Game 2 of the series was the inverse of the opener. The two starters came into the night in great form. For Baltimore, Trevor Rogers had become one of the best arms in the sport out of nowhere. For Los Angeles, Yoshinobu Yamamoto was perhaps the only dependable and healthy member of a flawed pitching staff.
Rogers delivered yet another good outing, although not as dominant as he had been for much of the year. The lefty gave up two whole runs for the first time in more than 45 days, a testament to just how good he had been up to that point. Those two runs scored across 5.2 innings that saw him serve up eight hits and one walk while striking out six.
Meanwhile, the Orioles were doing nothing against Yamamoto, almost literally. Dylan Beavers and Basallo led off the third inning with back-to-back walks, although one was snuffed out by a double play. Apart from that, no other Orioles reached base. The 27-year-old righty was ripping through the Orioles lineup, giving the pitching performance of the year.
With Rogers out of the game, the Dodgers were able to add an insurance run in the seventh. Ben Rortvedt led off the frame with a single against Albert Suárez. A wild pitch moved him up to third, and then a Mookie Betts triple past a diving Beavers in right field made it 3-0.

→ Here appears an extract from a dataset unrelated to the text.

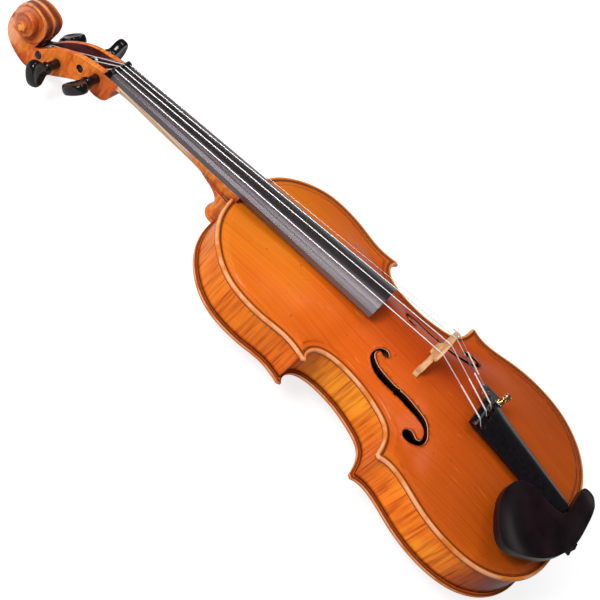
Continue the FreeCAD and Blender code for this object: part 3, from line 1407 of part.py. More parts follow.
addShape("tuner_frame", tunerFrame())
addShape("tuner_lever", tunerLever())
addShape("tuner_pin", tunerPin())
addShape("tuner_screw", tunerScrew())
addShape("tuner_knob", tunerKnob())
addShape("tuner_nut", tunerNut())
print("tuner done")


# ---------------------------------------------------------------- chinrest and its clamp
def restTop(x, y):
    """Height of the chinrest's upper side: a rising rim with a shallow dish."""
    rim = 15.6 + 0.15 * y + 0.02 * max(0.0, -x - 20)
    away = ((x + 53) / 27) ** 2 + ((y - 34) / 26) ** 2
    dish = 5.0 * math.exp(-away ** 1.6)
    wing = 1.2 * math.exp(-((x - 18) / 9) ** 2)
    edge = 1.4 * math.exp(-((y + 6) / 6) ** 2)
    return rim - dish + wing - edge


def restSurface(offset):
    grid = []
    for column in range(16):
        x = -104 + 150 * column / 15
        grid.append([Vector(x, -20 + 108 * row / 12, restTop(x, -20 + 108 * row / 12) + offset)
                     for row in range(13)])
    surface = Part.BSplineSurface()
    surface.interpolate(grid)
    return surface.toShape()


restPlan = [(33.4, 0.6), (32.6, 5.4), (29.4, 10.4), (24.4, 12.5), (17.0, 13.2), (6.0, 13.6), (-7, 14.4),
            (-14.0, 20), (-17.6, 33), (-20.6, 48), (-26.6, 59.4), (-35.4, 65.2), (-48, 68.4), (-60, 68.0),
            (-72.5, 64.0), (-83, 58.4), (-88.6, 51.0), (-86.6, 42.6), (-78.4, 32.0), (-68.7, 22.6),
            (-58.6, 13.4), (-47.4, 5.8), (-36, 0.6), (-22, -4.0), (-6, -6.0), (10, -6.2), (22, -5.4),
            (30.4, -3.4)]
clampX = size.clampSpread / 2
clampY = -size.clampReach
rodRadius = size.clampRodDiameter / 2
footGap = 0.1
restFoot = size.corkThickness + 2 * footGap
stripTop = restFoot + 2.5
bracketTop = backFace - size.lowerCorkThickness - 2 * footGap
barrelTop = -8.0
barrelFoot = barrelTop - size.barrelLength
screwX = 21.3


def chinrestShape():
    around = Part.BSplineCurve()
    around.interpolate(Points=[Vector(x, y, 0) for x, y in restPlan], PeriodicFlag=True)
    plate = prism([around], 0, 45)
    plate = plate.common(restSurface(0).extrude(Vector(0, 0, -40)))
    plate = plate.common(restSurface(-size.chinrestThickness).extrude(Vector(0, 0, 40)))
    roof = restSurface(-1.0).extrude(Vector(0, 0, -40))
    for start in (18.2, -24.4):
        foot = Part.makeBox(6.2, 7.6, 12, Vector(start, 0.9, restFoot))
        ledge = Part.makeBox(6.2, 8.5, 12, Vector(start, -6.0, stripTop + size.pieceGap))
        plate = plate.fuse(foot.fuse(ledge).common(roof))
    for side in (-1, 1):
        plate = plate.cut(Part.makeCylinder(1.15, 6, Vector(side * screwX, -4.6, stripTop - 1)))
    return plate


def upperBracket():
    strip = Part.makeBox(size.bracketWidth, 4.6, size.bracketThickness,
                         Vector(-size.bracketWidth / 2, -7.4, stripTop - size.bracketThickness))
    for side in (-1, 1):
        strip = strip.fuse(Part.makeCylinder(rodRadius, stripTop - (barrelTop - 6.5),
                                             Vector(side * clampX, clampY, barrelTop - 6.5)))
        strip = strip.cut(Part.makeCylinder(1.15, 6, Vector(side * screwX, -4.6, stripTop - 4)))
    return strip


def lowerBracket():
    strip = Part.makeBox(size.bracketWidth, 14.4, size.bracketThickness,
                         Vector(-size.bracketWidth / 2, -7.4, bracketTop - size.bracketThickness))
    window = Part.makeBox(12, 4.6, 6, Vector(-6, -3.0, bracketTop - 4))
    strip = strip.cut(window)
    for side in (-1, 1):
        strip = strip.fuse(Part.makeCylinder(rodRadius, barrelFoot + 6.5 - bracketTop + size.bracketThickness,
                                             Vector(side * clampX, clampY, bracketTop - size.bracketThickness)))
    return strip


def barrelShape():
    """A turnbuckle, measured from its own middle."""
    half = size.barrelLength / 2
    barrel = Part.makeCylinder(size.barrelDiameter / 2, size.barrelLength, Vector(0, 0, -half))
    barrel = barrel.makeChamfer(0.5, barrel.Edges)
    barrel = barrel.cut(Part.makeCylinder(rodRadius + 0.05, size.barrelLength + 2, Vector(0, 0, -half - 1)))
    hole = Part.makeCylinder(0.7, 12, Vector(-6, 0, 0), Vector(1, 0, 0))
    return barrel.cut(hole)


def bracketScrews():
    screws = []
    for side in (-1, 1):
        low = stripTop - size.bracketThickness
        head = Part.makeCylinder(2.0, 0.9, Vector(side * screwX, -4.6, low - 0.95))
        shaft = Part.makeCylinder(1.1, 5.4, Vector(side * screwX, -4.6, low - 0.95))
        slot = Part.makeBox(0.5, 5, 0.4, Vector(side * screwX - 0.25, -7.1, low - 1.0))
        screws.append(head.fuse(shaft).cut(slot))
    return Part.makeCompound(screws)


addShape("chinrest", chinrestShape())
restCorks = [Part.makeBox(6.2, 7.2, size.corkThickness, Vector(start, 1.3, footGap)) for start in (18.2, -24.4)]
restCorks = Part.makeCompound([cork.cut(underTop) for cork in restCorks])
addShape("chinrest_corks", restCorks)
addShape("clamp_upper_bracket", upperBracket())
for label, side in (("clamp_barrel_bass", -1), ("clamp_barrel_treble", 1)):
    barrel = addShape(label, barrelShape())
    barrel.Placement = FreeCAD.Placement(Vector(side * clampX, clampY, barrelTop - size.barrelLength / 2),
                                         Rotation())
addShape("clamp_lower_bracket", lowerBracket())
lowerCork = Part.makeBox(40, 4.6, size.lowerCorkThickness, Vector(-20, 2.2, bracketTop + footGap))
addShape("clamp_cork", lowerCork)
addShape("bracket_screws", bracketScrews())
print("chinrest done")


# ---------------------------------------------------------------- last checks and files
document.recompute()
for item in document.Objects:
    if "Invalid" in item.State or "Error" in item.State:
        raise RuntimeError("broken: " + item.Label)
for node in nodes:
    if node.Shape.isNull() or not node.Shape.isValid():
        raise RuntimeError("no good shape: " + node.Label)

# the finished violin stands over the origin, its lowest place on the ground
lowest = min(node.Shape.optimalBoundingBox().ZMin for node in nodes)
boxes = [node.Shape.optimalBoundingBox() for node in nodes]
middle = (min(box.YMin for box in boxes) + max(box.YMax for box in boxes)) / 2
shift = Vector(0, -middle, -lowest)
for node in nodes:
    node.Placement = FreeCAD.Placement(node.Placement.Base + shift, node.Placement.Rotation)
document.recompute()
os.makedirs("parts", exist_ok=True)
for node in nodes:
    node.Shape.exportStep("parts/" + node.Label + ".step")
print("shift", shift.y, shift.z)
print(len(nodes), "nodes written")
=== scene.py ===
import math

import bmesh
import bpy
import numpy as np
from mathutils import Matrix, Vector, geometry


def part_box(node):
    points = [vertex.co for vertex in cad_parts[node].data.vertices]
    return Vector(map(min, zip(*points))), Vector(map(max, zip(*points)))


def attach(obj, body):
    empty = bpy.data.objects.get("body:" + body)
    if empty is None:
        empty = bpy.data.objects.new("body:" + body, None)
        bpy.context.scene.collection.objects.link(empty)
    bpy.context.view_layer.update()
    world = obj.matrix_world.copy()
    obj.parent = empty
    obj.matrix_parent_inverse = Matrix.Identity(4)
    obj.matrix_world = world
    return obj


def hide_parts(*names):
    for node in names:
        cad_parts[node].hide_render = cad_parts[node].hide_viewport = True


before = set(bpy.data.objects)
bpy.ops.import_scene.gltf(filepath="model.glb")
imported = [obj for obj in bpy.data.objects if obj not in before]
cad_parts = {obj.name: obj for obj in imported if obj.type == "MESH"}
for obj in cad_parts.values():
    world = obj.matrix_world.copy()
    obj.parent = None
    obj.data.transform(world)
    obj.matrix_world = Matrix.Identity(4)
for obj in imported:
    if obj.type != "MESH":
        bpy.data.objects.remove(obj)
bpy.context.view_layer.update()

# Pieces are drawn in millimetres from the tail end of the body, with z up from the top plate's edge.
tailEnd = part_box("back_plate")[0][1]
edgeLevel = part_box("lower_rib_bass")[1][2] + 0.004
bodyLength = 360.0


# Drawing millimetres to metres in the frame
def place(points):
    points = np.asarray(points, float)
    return points / 1000 + np.array([0, tailEnd, edgeLevel])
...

It seemed like the Dodgers would cruise to a win. Yamamoto was still dealing. He worked a perfect seventh inning, followed by another in the eighth. In fact, he got all the way to the final out of the game without allowing a hit. All that was left to do was retire Jackson Holliday, who came to plate with an 0-for-3 line next to his name. Easy enough, right? Think again.
Holliday took a 2-1 inside cutter from Yamamoto, and laced it to deep right field. Andy Pages gave chase and then stopped, perhaps hoping for a favorable bounce off the wall. But it never came. Holliday’s fly ball had cleared the outfield fence by just a few feet, a home run in only a third of big league parks, but a home run all the same. The no hitter was gone. The shutout was gone.
Without hesitation, Dodgers manager Dave Roberts went out to the mound and got Yamamoto out of the game. He had thrown 112 pitches, and the Dodgers had higher aspirations than their ace throwing a now-mundane complete game against the Orioles in early September. And hey, maybe the bullpen could handle getting one out.
Blake Treinen was called on for the save attempt. It was not a good night for him. He gave up a double to Jeremiah Jackson, hit Gunnar Henderson in the foot, uncorked a wild pitch, walked Ryan Mountcastle to load the bases, and then walked Colton Cowser to push in a run and make it a 3-2 game.
Roberts had given Treinen plenty of rope. He had to make a change. But it’s not like the Dodgers bullpen had a ton of good options. The skipper turned towards Scott, who had just given up the walk-off the prior night.
The hard-throwing lefty would suffer the same fate in this one. In a 1-1 count, Emmanuel Rivera chased a fastball below the zone and golfed it into center field. Henderson scored easily from third to tie the game. Then Jorge Mateo (pinch running for Mountcastle) zoomed from second, around third, and headed for home. Justin Dean collected the ball in center field and fired towards the plate, but the throw was well off line. Mateo scored without issue, and the Orioles were walk-off winners for a second consecutive night against a team that, on paper, was far superior.
The win came on a special night in Baltimore, the 30th anniversary of Cal Ripken Jr. breaking Lou Gehrig’s record for consecutive games played. Familiar faces from around baseball were in attendance. But for so much of the game, the focus shifted to the Dodgers and Yamamoto. At a certain point it felt inevitable that the second no-hitter in Camden Yards history was coming.
But Holliday changed the narrative with a single swing. And the Orioles, despite such a disappointing season and sporting a lineup with several of their stars missing, showed fight. The dugout got noticeable excited as they worked at-bats against Treinen. And the final at-bat of the night was between a fringy, up-and-down infielder in Rivera against a highly-paid all-star reliever in Scott. On paper, that matchup should only go one way, but the momentum and gravity of baseball in real time made it feel like a Rivera walk-off was coming no matter what. And that’s exactly what happened.
This game did not feature the Orioles at their absolute best. Rogers had much better starts. The lineup was overwhelmed by Yamamoto. The defense had a few miscues that weren’t discussed much here. But that ninth inning was everything that makes sports worth watching. The drama. The effort. The elation. It was incredible and worth suffering through 26 brutal outs ahead of it.